:: PROBLEM DESCRIPTION ::
Repeat only the lines from the one containing "Recreate this object as parametric Blender" through the one containing "with its fittings.", exactly as written, both ends included.
+===+
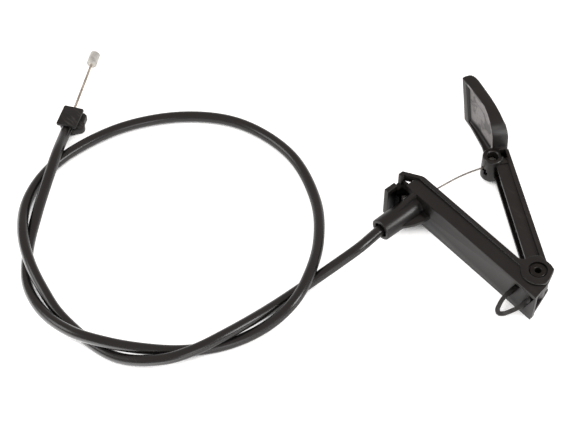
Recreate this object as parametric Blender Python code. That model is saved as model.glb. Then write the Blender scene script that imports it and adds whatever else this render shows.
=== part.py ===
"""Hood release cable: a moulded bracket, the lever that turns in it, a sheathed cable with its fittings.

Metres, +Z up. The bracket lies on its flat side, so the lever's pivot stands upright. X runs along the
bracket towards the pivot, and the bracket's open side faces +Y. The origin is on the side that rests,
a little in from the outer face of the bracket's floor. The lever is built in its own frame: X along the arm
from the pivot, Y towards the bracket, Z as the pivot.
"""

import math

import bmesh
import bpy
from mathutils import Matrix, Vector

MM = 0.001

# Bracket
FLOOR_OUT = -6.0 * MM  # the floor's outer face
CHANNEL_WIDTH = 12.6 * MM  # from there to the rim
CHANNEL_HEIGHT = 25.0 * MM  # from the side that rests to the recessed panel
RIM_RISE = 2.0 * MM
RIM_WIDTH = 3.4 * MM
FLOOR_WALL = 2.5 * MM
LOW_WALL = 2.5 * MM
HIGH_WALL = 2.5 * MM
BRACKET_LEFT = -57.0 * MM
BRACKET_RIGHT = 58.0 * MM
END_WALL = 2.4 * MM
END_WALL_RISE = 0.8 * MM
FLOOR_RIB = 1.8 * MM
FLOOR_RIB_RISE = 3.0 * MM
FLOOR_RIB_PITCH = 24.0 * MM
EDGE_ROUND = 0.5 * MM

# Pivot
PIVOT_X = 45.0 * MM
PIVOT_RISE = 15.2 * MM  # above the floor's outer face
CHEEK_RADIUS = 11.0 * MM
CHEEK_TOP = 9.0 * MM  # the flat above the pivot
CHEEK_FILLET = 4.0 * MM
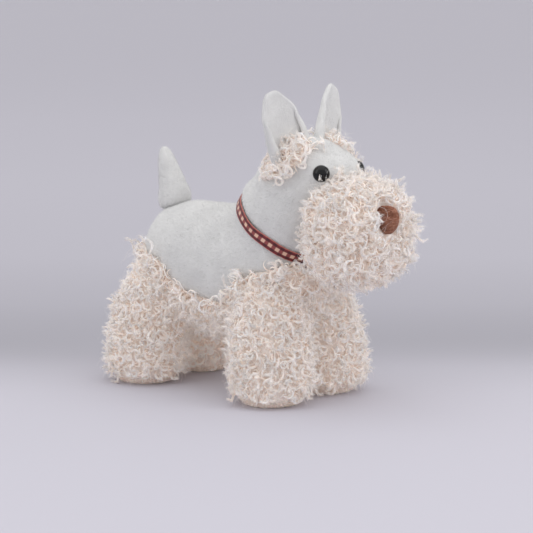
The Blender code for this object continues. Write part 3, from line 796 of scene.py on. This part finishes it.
+===+
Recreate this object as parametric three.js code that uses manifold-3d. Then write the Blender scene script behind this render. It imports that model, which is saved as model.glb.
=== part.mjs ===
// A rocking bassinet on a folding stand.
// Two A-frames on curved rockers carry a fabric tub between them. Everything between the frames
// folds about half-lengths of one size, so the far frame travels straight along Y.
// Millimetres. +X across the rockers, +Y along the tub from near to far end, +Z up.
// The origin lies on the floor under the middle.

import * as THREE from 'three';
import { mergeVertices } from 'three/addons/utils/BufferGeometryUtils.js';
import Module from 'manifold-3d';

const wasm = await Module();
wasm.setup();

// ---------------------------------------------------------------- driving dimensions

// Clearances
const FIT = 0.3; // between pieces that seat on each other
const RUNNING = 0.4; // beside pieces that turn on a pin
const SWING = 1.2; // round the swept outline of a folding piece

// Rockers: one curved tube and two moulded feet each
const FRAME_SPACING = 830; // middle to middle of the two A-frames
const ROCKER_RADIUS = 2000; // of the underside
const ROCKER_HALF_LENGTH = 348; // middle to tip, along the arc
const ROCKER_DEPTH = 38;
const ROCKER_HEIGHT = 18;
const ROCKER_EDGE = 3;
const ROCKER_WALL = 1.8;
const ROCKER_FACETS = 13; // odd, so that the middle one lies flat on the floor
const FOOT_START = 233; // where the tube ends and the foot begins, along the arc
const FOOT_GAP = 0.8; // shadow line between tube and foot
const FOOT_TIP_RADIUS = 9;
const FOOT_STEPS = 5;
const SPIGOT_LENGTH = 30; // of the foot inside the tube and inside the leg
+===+
:: ANSWER TO THIS EXERCISE ::
Recreate this object as parametric Blender Python code. That model is saved as model.glb. Then write the Blender scene script that imports it and adds whatever else this render shows.
=== part.py ===
"""Hood release cable: a moulded bracket, the lever that turns in it, a sheathed cable with its fittings.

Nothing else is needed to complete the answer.